* _THE EXERCISE_
Emit the exact text of every line from the line with "const riceSack = new THREE.Group();" to the line with "depsgraph = bpy.context.evaluated_depsgraph_get()", both ends included. No other output is expected.

* _DATASET SECTION_

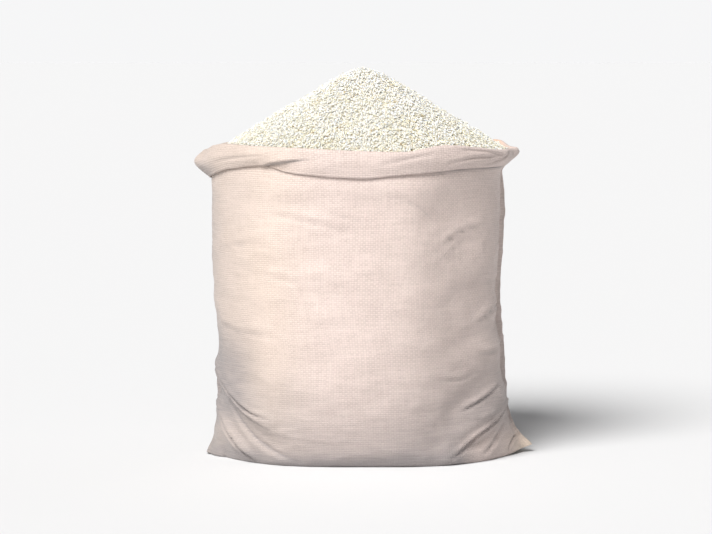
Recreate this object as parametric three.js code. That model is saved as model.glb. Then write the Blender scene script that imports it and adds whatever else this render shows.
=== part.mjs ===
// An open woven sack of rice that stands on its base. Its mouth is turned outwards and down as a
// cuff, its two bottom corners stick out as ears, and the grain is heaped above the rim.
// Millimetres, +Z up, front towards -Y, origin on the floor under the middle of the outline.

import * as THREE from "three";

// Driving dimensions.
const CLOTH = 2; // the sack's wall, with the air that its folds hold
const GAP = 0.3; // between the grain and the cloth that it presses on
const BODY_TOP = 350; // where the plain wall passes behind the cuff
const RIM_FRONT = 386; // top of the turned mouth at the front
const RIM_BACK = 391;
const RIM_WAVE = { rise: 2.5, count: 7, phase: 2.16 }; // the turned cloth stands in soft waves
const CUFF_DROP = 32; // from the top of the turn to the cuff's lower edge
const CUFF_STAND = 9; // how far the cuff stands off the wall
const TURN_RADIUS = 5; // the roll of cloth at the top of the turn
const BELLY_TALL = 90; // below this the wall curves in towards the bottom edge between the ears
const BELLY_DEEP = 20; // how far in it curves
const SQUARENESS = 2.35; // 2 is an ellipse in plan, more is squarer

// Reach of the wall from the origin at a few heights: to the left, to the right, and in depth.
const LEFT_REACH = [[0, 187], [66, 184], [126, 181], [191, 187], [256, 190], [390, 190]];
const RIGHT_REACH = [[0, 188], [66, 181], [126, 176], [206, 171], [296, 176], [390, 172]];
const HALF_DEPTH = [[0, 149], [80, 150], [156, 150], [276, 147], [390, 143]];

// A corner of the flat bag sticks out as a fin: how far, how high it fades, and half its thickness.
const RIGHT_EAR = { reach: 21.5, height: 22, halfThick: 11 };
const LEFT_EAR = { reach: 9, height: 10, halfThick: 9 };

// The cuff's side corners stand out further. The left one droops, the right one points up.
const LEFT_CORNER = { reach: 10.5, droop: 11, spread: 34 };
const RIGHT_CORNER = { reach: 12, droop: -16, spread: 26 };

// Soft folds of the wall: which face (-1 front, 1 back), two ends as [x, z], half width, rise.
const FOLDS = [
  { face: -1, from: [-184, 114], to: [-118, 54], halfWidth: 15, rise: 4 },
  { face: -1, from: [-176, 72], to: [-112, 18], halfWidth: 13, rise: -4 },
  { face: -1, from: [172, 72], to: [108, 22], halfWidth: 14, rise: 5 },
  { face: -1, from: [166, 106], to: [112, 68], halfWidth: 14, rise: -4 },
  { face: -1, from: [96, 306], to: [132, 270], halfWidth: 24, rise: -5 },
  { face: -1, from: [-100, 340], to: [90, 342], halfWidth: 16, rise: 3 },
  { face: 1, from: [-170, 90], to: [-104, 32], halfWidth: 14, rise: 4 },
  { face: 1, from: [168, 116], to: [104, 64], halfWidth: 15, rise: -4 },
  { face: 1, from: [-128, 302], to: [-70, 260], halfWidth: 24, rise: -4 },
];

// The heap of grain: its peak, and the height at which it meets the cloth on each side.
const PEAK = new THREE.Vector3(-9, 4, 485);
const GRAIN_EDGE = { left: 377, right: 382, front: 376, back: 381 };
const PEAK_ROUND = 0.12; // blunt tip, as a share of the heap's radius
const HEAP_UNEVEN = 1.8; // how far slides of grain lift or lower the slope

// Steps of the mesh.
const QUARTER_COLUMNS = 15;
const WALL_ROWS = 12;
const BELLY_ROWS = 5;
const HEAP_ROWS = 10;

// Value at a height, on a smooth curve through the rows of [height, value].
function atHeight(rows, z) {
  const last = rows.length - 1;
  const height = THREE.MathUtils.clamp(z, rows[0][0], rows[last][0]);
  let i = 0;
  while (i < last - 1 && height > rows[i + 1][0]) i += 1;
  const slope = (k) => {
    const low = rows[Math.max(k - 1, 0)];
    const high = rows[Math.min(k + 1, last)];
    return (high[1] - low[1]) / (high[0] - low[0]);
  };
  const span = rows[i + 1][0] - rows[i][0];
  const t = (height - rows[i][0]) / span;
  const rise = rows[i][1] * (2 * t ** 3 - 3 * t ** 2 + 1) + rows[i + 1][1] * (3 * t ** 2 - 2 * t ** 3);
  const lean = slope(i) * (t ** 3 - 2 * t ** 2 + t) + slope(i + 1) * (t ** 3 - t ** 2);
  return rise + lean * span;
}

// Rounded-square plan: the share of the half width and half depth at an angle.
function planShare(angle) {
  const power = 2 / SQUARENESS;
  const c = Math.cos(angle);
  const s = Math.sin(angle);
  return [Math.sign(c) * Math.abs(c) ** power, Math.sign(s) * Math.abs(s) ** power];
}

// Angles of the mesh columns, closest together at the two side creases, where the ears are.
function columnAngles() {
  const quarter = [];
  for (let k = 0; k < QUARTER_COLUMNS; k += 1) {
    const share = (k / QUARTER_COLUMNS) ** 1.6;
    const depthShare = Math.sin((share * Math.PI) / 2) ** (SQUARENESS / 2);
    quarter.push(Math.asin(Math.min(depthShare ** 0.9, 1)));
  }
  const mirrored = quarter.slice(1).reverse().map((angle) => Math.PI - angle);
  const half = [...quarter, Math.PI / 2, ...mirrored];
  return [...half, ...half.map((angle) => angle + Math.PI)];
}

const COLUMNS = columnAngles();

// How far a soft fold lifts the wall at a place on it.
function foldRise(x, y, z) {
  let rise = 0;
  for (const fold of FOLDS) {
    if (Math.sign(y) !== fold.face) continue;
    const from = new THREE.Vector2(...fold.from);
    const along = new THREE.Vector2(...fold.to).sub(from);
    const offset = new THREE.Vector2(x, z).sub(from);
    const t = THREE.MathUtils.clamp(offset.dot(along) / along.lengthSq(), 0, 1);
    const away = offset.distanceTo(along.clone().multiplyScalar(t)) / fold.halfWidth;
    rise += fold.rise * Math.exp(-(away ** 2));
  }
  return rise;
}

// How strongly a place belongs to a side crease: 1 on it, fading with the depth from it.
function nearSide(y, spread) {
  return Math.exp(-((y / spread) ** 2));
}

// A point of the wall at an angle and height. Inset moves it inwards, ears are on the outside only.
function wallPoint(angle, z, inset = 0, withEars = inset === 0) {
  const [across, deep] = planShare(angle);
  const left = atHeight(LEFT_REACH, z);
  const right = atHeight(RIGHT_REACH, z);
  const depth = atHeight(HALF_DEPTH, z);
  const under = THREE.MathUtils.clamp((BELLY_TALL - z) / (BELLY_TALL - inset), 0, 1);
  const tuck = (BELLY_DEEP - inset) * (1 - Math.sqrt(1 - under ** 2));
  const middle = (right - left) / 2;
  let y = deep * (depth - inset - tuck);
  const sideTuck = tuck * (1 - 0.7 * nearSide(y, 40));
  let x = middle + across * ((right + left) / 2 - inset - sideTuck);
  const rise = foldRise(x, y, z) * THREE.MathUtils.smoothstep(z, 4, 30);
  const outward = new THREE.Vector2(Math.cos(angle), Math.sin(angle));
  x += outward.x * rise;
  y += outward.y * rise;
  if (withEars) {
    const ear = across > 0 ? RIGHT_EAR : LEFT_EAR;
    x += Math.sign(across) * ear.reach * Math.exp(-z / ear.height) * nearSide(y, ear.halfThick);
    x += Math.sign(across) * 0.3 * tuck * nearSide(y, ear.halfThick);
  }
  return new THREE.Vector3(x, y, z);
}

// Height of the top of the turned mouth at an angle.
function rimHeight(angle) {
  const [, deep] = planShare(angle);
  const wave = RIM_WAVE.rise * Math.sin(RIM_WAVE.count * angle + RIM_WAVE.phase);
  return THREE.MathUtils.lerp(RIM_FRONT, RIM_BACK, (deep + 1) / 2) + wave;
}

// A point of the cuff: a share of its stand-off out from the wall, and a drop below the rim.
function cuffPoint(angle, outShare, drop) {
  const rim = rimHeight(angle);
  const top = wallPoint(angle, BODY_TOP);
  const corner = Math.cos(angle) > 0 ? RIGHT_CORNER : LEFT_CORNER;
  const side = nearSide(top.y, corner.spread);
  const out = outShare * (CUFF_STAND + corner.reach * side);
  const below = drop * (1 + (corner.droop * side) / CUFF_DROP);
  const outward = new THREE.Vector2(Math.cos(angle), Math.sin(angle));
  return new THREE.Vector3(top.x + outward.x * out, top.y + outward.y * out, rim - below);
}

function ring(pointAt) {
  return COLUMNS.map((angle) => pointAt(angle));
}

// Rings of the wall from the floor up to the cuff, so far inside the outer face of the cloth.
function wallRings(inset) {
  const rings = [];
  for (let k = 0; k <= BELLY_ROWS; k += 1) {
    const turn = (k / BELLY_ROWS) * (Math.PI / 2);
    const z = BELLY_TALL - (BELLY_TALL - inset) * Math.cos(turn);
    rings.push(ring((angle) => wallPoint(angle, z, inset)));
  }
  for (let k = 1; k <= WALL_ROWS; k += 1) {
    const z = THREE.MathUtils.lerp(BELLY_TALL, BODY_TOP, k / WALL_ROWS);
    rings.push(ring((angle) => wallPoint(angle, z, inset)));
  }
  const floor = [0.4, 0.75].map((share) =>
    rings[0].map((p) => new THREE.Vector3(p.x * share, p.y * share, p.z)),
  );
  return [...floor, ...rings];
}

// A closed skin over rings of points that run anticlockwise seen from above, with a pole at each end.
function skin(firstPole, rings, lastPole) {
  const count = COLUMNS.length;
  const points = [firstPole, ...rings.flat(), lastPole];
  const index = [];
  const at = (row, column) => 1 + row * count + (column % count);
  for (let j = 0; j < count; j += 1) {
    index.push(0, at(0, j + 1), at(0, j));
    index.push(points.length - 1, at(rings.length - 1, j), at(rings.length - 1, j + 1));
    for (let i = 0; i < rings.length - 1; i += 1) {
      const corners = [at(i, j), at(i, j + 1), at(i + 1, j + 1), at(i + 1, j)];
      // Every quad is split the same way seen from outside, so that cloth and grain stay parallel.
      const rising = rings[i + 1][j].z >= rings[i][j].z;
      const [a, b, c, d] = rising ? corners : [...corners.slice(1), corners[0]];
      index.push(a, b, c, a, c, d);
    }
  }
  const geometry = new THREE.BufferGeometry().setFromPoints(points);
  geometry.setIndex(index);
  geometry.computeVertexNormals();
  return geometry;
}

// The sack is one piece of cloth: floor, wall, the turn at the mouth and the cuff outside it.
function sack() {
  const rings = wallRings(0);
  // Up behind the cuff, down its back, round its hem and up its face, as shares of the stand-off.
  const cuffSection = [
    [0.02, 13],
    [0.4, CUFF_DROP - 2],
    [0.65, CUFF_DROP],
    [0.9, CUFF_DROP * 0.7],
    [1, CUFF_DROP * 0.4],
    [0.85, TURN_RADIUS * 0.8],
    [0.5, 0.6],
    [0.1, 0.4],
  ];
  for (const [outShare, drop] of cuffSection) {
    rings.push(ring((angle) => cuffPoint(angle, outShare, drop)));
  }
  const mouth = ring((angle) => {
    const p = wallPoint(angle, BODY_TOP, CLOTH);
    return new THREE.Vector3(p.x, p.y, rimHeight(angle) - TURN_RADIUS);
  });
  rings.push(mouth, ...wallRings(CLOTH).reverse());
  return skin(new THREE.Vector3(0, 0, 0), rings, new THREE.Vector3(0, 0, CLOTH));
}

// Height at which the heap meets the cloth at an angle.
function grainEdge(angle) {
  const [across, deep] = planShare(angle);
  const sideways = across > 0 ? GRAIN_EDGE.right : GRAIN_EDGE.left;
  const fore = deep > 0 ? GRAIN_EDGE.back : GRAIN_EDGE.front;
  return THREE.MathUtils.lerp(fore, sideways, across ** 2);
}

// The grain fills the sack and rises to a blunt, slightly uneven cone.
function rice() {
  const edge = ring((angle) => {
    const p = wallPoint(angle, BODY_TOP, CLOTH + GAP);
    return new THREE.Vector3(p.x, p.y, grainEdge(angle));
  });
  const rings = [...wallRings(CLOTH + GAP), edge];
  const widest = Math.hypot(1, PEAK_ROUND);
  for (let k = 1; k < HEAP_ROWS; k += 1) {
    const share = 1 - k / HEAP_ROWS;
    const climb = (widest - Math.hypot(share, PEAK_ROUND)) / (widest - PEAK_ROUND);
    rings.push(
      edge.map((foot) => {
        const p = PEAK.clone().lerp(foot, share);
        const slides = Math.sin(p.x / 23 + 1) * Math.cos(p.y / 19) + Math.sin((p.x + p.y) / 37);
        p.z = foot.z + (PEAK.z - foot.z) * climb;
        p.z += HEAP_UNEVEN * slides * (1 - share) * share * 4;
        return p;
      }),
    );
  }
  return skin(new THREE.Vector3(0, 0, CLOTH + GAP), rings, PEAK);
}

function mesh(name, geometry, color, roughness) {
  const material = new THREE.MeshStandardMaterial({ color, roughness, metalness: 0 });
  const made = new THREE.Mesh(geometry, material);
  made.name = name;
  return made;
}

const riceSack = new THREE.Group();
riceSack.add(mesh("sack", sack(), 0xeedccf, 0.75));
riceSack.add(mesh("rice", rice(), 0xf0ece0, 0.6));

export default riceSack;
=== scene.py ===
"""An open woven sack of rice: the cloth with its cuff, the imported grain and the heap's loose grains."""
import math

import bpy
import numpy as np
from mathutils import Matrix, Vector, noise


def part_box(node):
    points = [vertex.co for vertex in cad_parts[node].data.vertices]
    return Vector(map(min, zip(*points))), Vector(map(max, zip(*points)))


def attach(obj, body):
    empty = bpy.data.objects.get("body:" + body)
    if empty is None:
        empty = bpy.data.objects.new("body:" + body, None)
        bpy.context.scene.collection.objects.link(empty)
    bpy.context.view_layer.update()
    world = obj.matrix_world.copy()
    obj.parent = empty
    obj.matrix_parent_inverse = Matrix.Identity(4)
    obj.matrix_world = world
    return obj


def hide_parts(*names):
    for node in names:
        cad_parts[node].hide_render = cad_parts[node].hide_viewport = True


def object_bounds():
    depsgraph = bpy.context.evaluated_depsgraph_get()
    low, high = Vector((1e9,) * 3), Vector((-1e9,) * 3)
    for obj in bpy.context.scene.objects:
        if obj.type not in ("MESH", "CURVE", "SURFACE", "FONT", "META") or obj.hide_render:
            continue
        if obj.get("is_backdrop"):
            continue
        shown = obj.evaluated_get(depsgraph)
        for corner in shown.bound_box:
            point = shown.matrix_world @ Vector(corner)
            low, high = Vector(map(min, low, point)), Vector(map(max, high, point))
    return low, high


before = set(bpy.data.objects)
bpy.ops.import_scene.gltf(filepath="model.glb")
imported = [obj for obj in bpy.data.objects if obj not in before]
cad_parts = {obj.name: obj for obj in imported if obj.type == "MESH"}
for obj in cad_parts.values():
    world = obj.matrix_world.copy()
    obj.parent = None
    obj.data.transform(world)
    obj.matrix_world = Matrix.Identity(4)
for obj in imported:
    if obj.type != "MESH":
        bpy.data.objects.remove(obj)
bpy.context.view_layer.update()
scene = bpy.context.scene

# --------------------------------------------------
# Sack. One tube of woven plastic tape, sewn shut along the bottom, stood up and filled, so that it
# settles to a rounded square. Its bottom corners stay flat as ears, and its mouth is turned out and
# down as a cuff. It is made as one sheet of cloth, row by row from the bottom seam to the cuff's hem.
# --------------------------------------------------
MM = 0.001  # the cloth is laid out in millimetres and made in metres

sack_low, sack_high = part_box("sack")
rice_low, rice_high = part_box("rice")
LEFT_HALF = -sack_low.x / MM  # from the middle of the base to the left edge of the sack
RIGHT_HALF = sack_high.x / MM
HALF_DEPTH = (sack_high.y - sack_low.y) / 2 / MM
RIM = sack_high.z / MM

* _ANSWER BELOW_
const riceSack = new THREE.Group();
riceSack.add(mesh("sack", sack(), 0xeedccf, 0.75));
riceSack.add(mesh("rice", rice(), 0xf0ece0, 0.6));

export default riceSack;
=== scene.py ===
"""An open woven sack of rice: the cloth with its cuff, the imported grain and the heap's loose grains."""
import math

import bpy
import numpy as np
from mathutils import Matrix, Vector, noise


def part_box(node):
    points = [vertex.co for vertex in cad_parts[node].data.vertices]
    return Vector(map(min, zip(*points))), Vector(map(max, zip(*points)))


def attach(obj, body):
    empty = bpy.data.objects.get("body:" + body)
    if empty is None:
        empty = bpy.data.objects.new("body:" + body, None)
        bpy.context.scene.collection.objects.link(empty)
    bpy.context.view_layer.update()
    world = obj.matrix_world.copy()
    obj.parent = empty
    obj.matrix_parent_inverse = Matrix.Identity(4)
    obj.matrix_world = world
    return obj


def hide_parts(*names):
    for node in names:
        cad_parts[node].hide_render = cad_parts[node].hide_viewport = True


def object_bounds():
    depsgraph = bpy.context.evaluated_depsgraph_get()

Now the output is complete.